### Rows from an object dataset
○ ○ ○ ○ ○
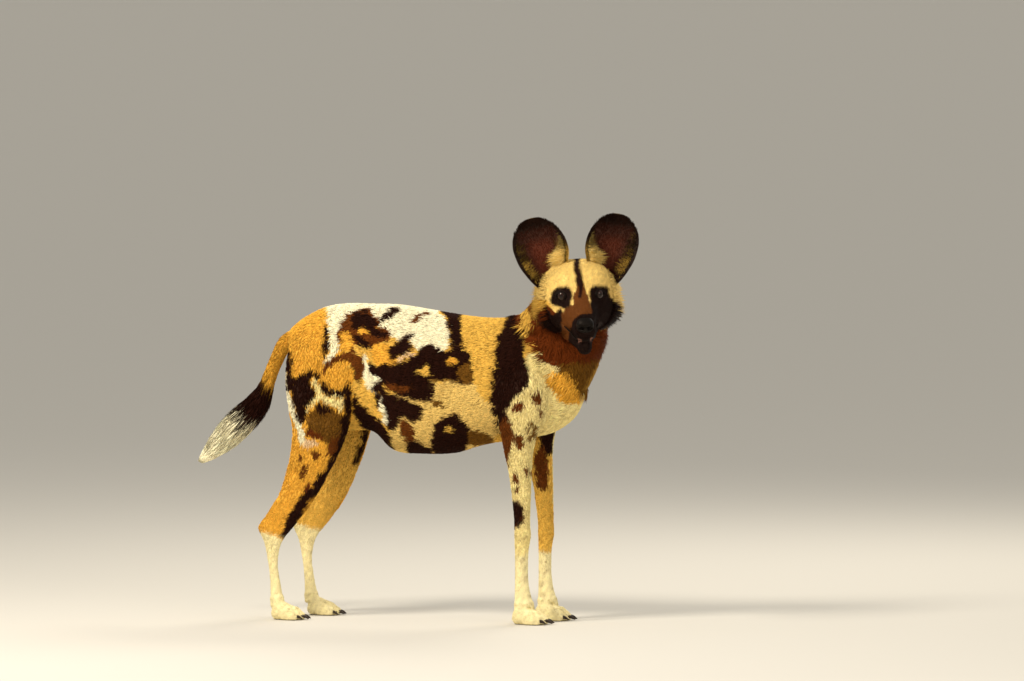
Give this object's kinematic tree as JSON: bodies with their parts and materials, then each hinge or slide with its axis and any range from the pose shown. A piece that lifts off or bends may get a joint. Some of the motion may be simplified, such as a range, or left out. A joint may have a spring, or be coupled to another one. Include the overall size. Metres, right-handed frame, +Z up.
{
  "type": "african wild dog",
  "caption": "Life-size standing African wild dog, head turned over one shoulder, with large round ears, a blotched coat and a bushy tail.",
  "frame": {"origin": "on the floor under the middle of the dog's bounding box", "axes": "+X ahead along the spine, +Y to the dog's left, +Z up"},
  "size_m": [0.999, 0.3306, 0.8858],
  "materials": {
    "coat": "short rough hair in black-brown, ochre and cream blotches",
    "tail_hair": "long soft white hair",
    "ear": "thin skin with very short dark hair",
    "nose": "moist, finely pebbled",
    "eye": "wet and clear",
    "claw": "horn, slightly polished"
  },
  "bodies": {
    "root": {"head": "coat", "nose": "nose", "eye_left": "eye", "eye_right": "eye", "ear_left": "ear", "ear_right": "ear", "hind_right_thigh": "coat", "hind_right_shank": "coat", "hind_right_metatarsus": "coat", "hind_right_paw": "coat", "hind_right_paw_claw_1": "claw", "hind_right_paw_claw_2": "claw", "hind_right_paw_claw_3": "claw", "hind_right_paw_claw_4": "claw", "hind_left_thigh": "coat", "hind_left_shank": "coat", "hind_left_metatarsus": "coat", "hind_left_paw": "coat", "hind_left_paw_claw_1": "claw", "hind_left_paw_claw_2": "claw", "hind_left_paw_claw_3": "claw", "hind_left_paw_claw_4": "claw", "fore_right_shoulder": "coat", "fore_right_forearm": "coat", "fore_right_pastern": "coat", "fore_right_paw": "coat", "fore_right_paw_claw_1": "claw", "fore_right_paw_claw_2": "claw", "fore_right_paw_claw_3": "claw", "fore_right_paw_claw_4": "claw", "fore_left_shoulder": "coat", "fore_left_forearm": "coat", "fore_left_pastern": "coat", "fore_left_paw": "coat", "fore_left_paw_claw_1": "claw", "fore_left_paw_claw_2": "claw", "fore_left_paw_claw_3": "claw", "fore_left_paw_claw_4": "claw", "tail_root": "coat", "tail_middle": "coat", "tail_brush": "tail_hair", "neck": "coat", "trunk": "coat"}
  },
  "joints": []
}
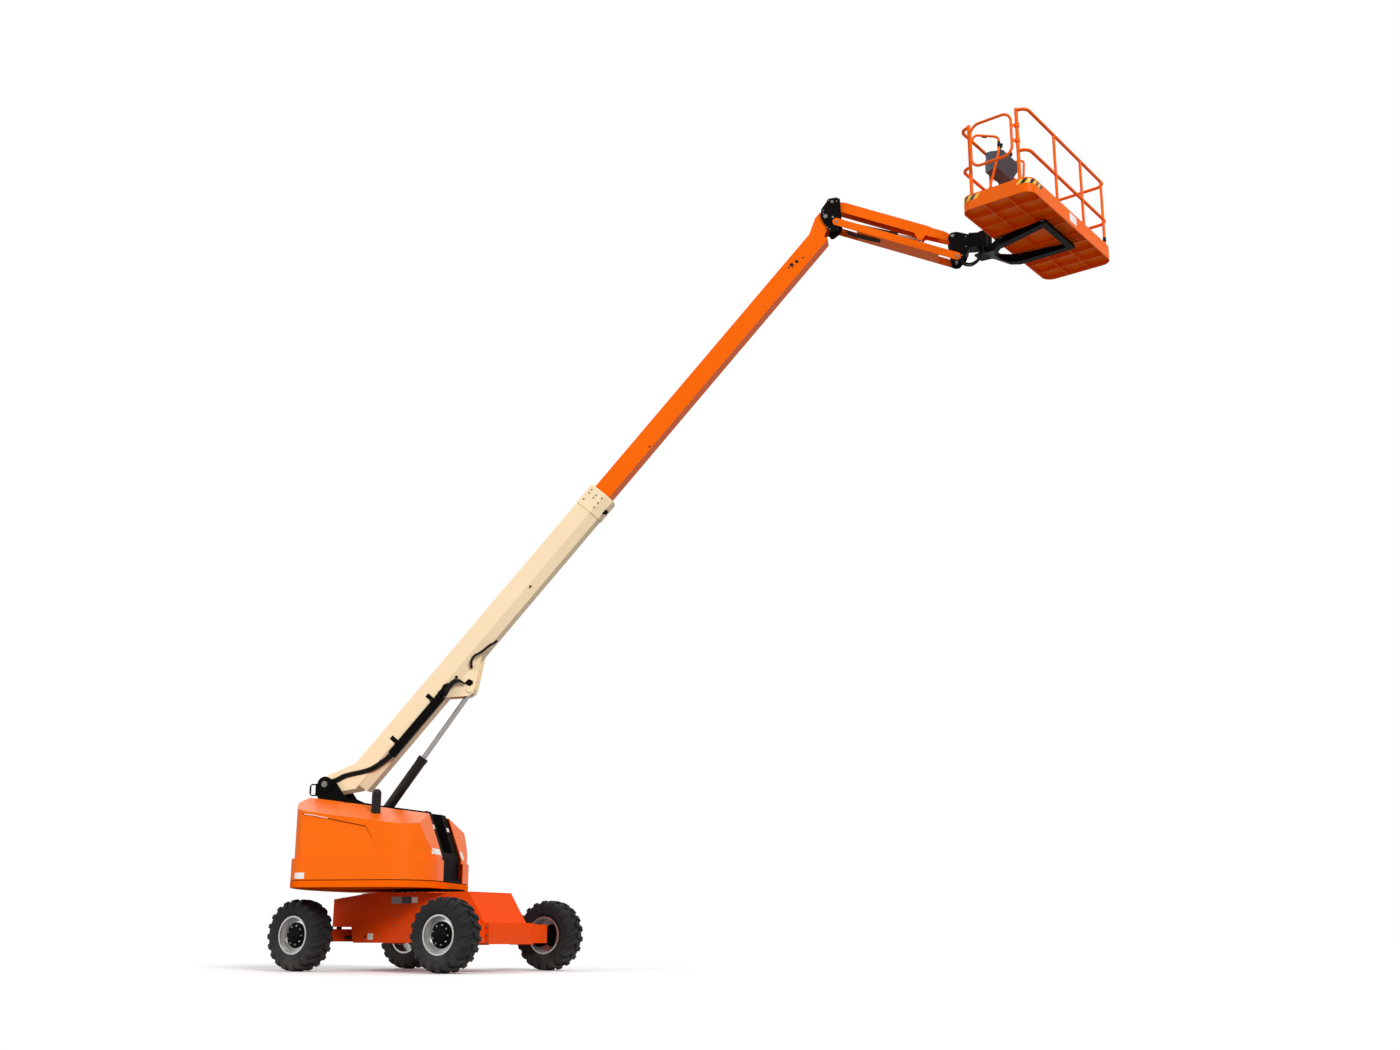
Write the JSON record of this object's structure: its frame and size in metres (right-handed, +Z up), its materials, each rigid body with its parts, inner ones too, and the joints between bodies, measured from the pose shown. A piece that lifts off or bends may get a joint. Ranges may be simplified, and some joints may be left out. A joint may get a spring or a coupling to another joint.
{
  "type": "self-propelled telescopic boom lift",
  "caption": "Telescopic boom lift: wheeled chassis, swinging turntable with hoods, two-section boom, jib and a rotating work platform.",
  "frame": {"origin": "on the ground under the middle of the machine's bounding box", "axes": "+X from the steer axle to the drive axle, +Y to the left of that, +Z up"},
  "size_m": [9.4997, 5.3432, 10.1297],
  "materials": {
    "black_paint": "satin",
    "cast_weight": "satin",
    "chassis_paint": "gloss",
    "console_plastic": "matte",
    "cream_paint": "gloss",
    "engine_metal": "cast",
    "hood_skin": "gloss",
    "orange_paint": "gloss",
    "pad_plastic": "matte",
    "rim_silver": "satin",
    "rod_chrome": "polished",
    "steel": "brushed",
    "tyre_rubber": "matte"
  },
  "bodies": {
    "chassis": {"chassis_box": "chassis_paint", "bearing_plate": "chassis_paint", "swing_bearing": "steel", "drive_axle": "chassis_paint", "wheel_motors": "black_paint", "steer_beam": "chassis_paint", "kingpins": "steel", "steer_cylinder": "black_paint"},
    "tie_rod": {"tie_rod": "rod_chrome"},
    "left_knuckle": {"knuckle_left": "black_paint"},
    "right_knuckle": {"knuckle_right": "black_paint"},
    "turntable": {"turntable_deck": "orange_paint", "counterweight": "cast_weight", "boom_uprights": "black_paint", "boom_pivot_pin": "steel", "lift_base_pin": "steel", "front_cowl": "black_paint", "engine_block": "engine_metal", "hood_hinges": "black_paint"},
    "right_hood": {"hood_right": "hood_skin", "exhaust_stack": "black_paint"},
    "left_hood": {"hood_left": "hood_skin"},
    "boom": {"boom_base_section": "cream_paint", "lift_gusset": "cream_paint", "hose_tray": "black_paint", "wear_pads": "pad_plastic"},
    "fly": {"boom_fly_section": "orange_paint", "tip_pin": "steel"},
    "lift_barrel": {"lift_barrel": "black_paint"},
    "lift_rod": {"lift_rod": "rod_chrome"},
    "knuckle": {"tip_knuckle": "black_paint", "knuckle_pins": "steel"},
    "jib_lower": {"jib_lower_arm": "orange_paint"},
    "jib_upper": {"jib_upper_arm": "orange_paint"},
    "jib_barrel": {"jib_barrel": "black_paint"},
    "jib_rod": {"jib_rod": "rod_chrome"},
    "jib_head": {"jib_head": "black_paint", "head_pins": "steel", "rotary_actuator": "black_paint"},
    "platform": {"platform_support": "black_paint", "platform_floor": "orange_paint", "toe_board": "orange_paint", "platform_rails": "orange_paint", "control_console": "console_plastic"},
    "gate": {"platform_gate": "orange_paint"},
    "wheel_steer_left": {"tyre_steer_left": "tyre_rubber", "rim_steer_left": "rim_silver"},
    "wheel_steer_right": {"tyre_steer_right": "tyre_rubber", "rim_steer_right": "rim_silver"},
    "wheel_drive_left": {"tyre_drive_left": "tyre_rubber", "rim_drive_left": "rim_silver"},
    "wheel_drive_right": {"tyre_drive_right": "tyre_rubber", "rim_drive_right": "rim_silver"}
  },
  "joints": [
    {"name": "boom_lift", "type": "hinge", "parent": "turntable", "child": "boom", "pos_m": [-4.33022, -1.69018, 2.24], "axis": [0.3827, -0.9239, 0], "range_deg": [-55, 25]},
    {"name": "boom_telescope", "type": "slide", "parent": "boom", "child": "fly", "axis": [0.5939, 0.246, 0.766], "range_m": [-3.95, 0.1]},
    {"name": "boom_lift_barrel", "type": "hinge", "parent": "turntable", "child": "lift_barrel", "pos_m": [-4.05121, -1.57461, 1.321], "axis": [0.3827, -0.9239, 0], "range_deg": [-46.21, 21.01]},
    {"name": "boom_lift_rod", "type": "slide", "parent": "lift_barrel", "child": "lift_rod", "axis": [0.53, 0.2195, 0.8191], "range_m": [-0.82564, 0.37535]},
    {"name": "knuckle_level", "type": "hinge", "parent": "fly", "child": "knuckle", "pos_m": [1.52695, 0.73594, 9.55274], "axis": [0.3827, -0.9239, 0], "range_deg": [-25.01, 55.01]},
    {"name": "jib_lift", "type": "hinge", "parent": "knuckle", "child": "jib_lower", "pos_m": [1.6563, 0.78952, 9.47274], "axis": [-0.3827, 0.9239, 0], "range_deg": [-96.1, 33.9]},
    {"name": "jib_upper_link", "type": "hinge", "parent": "knuckle", "child": "jib_upper", "pos_m": [1.6101, 0.77038, 9.75774], "axis": [-0.3827, 0.9239, 0], "range_deg": [-96.11, 33.91]},
    {"name": "jib_head_level", "type": "hinge", "parent": "jib_lower", "child": "jib_head", "pos_m": [3.06987, 1.37504, 8.88234], "axis": [-0.3827, 0.9239, 0], "range_deg": [-33.91, 96.11]},
    {"name": "jib_barrel_turn", "type": "hinge", "parent": "knuckle", "child": "jib_barrel", "pos_m": [1.61472, 0.7723, 9.54774], "axis": [-0.3827, 0.9239, 0], "range_deg": [-93.23, 32.89]},
    {"name": "jib_rod_slide", "type": "slide", "parent": "jib_barrel", "child": "jib_rod", "axis": [-0.8825, -0.3655, 0.2959], "range_m": [-0.28523, 0.10068]},
    {"name": "platform_rotate", "type": "hinge", "parent": "jib_head", "child": "platform", "pos_m": [3.40635, 1.51441, 8.94], "axis": [0, 0, 1], "range_deg": [-60.2, 119.8]},
    {"name": "platform_gate_swing", "type": "hinge", "parent": "platform", "child": "gate", "pos_m": [4.31151, 0.19873, 8.94], "axis": [0, 0, -1], "range_deg": [0, 90]},
    {"name": "hood_right_lift", "type": "hinge", "parent": "turntable", "child": "right_hood", "pos_m": [-4.06819, -2.00919, 2.03], "axis": [-0.9152, -0.3791, 0.1367], "range_deg": [0, 60]},
    {"name": "hood_left_lift", "type": "hinge", "parent": "turntable", "child": "left_hood", "pos_m": [-4.37051, -1.27933, 2.03], "axis": [0.9152, 0.3791, -0.1367], "range_deg": [0, 60]},
    {"name": "steer_right", "type": "hinge", "parent": "chassis", "child": "right_knuckle", "pos_m": [-4.2257, -1.97504, 0.419], "axis": [0, 0, 1], "range_deg": [-30, 30]},
    {"name": "steer_left", "type": "hinge", "parent": "chassis", "child": "left_knuckle", "pos_m": [-4.2257, -0.39504, 0.419], "axis": [0, 0, 1], "range_deg": [-30.01, 30.01]},
    {"name": "tie_rod_slide", "type": "slide", "parent": "chassis", "child": "tie_rod", "axis": [0, -1, 0], "range_m": [-0.0902, 0.0902]},
    {"name": "turntable_swing", "type": "hinge", "parent": "chassis", "child": "turntable", "pos_m": [-3.1107, -1.18504, 0], "axis": [0, 0, 1], "continuous": true},
    {"name": "roll_steer_left", "type": "hinge", "parent": "left_knuckle", "child": "wheel_steer_left", "pos_m": [-4.2257, -0.19504, 0.419], "axis": [0, 1, 0], "continuous": true},
    {"name": "roll_steer_right", "type": "hinge", "parent": "right_knuckle", "child": "wheel_steer_right", "pos_m": [-4.2257, -2.17504, 0.419], "axis": [0, 1, 0], "continuous": true},
    {"name": "roll_drive_left", "type": "hinge", "parent": "chassis", "child": "wheel_drive_left", "pos_m": [-1.9957, -0.19504, 0.419], "axis": [0, 1, 0], "continuous": true},
    {"name": "roll_drive_right", "type": "hinge", "parent": "chassis", "child": "wheel_drive_right", "pos_m": [-1.9957, -2.17504, 0.419], "axis": [0, 1, 0], "continuous": true}
  ],
  "couplings": [
    {"joint": "boom_lift_barrel", "follows": "boom_lift", "ratio": 0.84},
    {"joint": "boom_lift_rod", "follows": "boom_lift", "m_per_rad": 0.86},
    {"joint": "knuckle_level", "follows": "boom_lift", "ratio": -1},
    {"joint": "jib_upper_link", "follows": "jib_lift", "ratio": 1},
    {"joint": "jib_head_level", "follows": "jib_lift", "ratio": -1},
    {"joint": "jib_barrel_turn", "follows": "jib_lift", "ratio": 0.97},
    {"joint": "jib_rod_slide", "follows": "jib_lift", "m_per_rad": 0.17},
    {"joint": "steer_left", "follows": "steer_right", "ratio": 1},
    {"joint": "tie_rod_slide", "follows": "steer_right", "m_per_rad": 0.17}
  ]
}
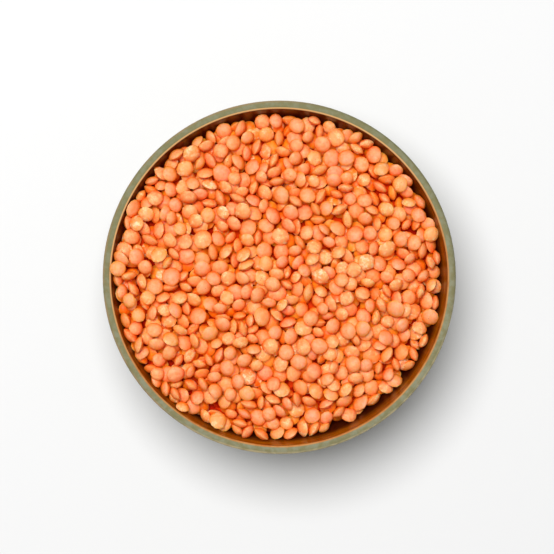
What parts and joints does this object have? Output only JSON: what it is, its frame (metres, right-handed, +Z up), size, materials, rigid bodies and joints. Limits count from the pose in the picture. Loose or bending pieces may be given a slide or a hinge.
○ ○ ○ ○ ○
### What to produce
From the data above, show each line that contains "shown".

### Final answer
Give this object's kinematic tree as JSON: bodies with their parts and materials, then each hinge or slide with its axis and any range from the pose shown. A piece that lifts off or bends may get a joint. Some of the motion may be simplified, such as a range, or left out. A joint may have a spring, or be coupled to another one. Include the overall size. Metres, right-handed frame, +Z up.
Write the JSON record of this object's structure: its frame and size in metres (right-handed, +Z up), its materials, each rigid body with its parts, inner ones too, and the joints between bodies, measured from the pose shown. A piece that lifts off or bends may get a joint. Ranges may be simplified, and some joints may be left out. A joint may get a spring or a coupling to another joint.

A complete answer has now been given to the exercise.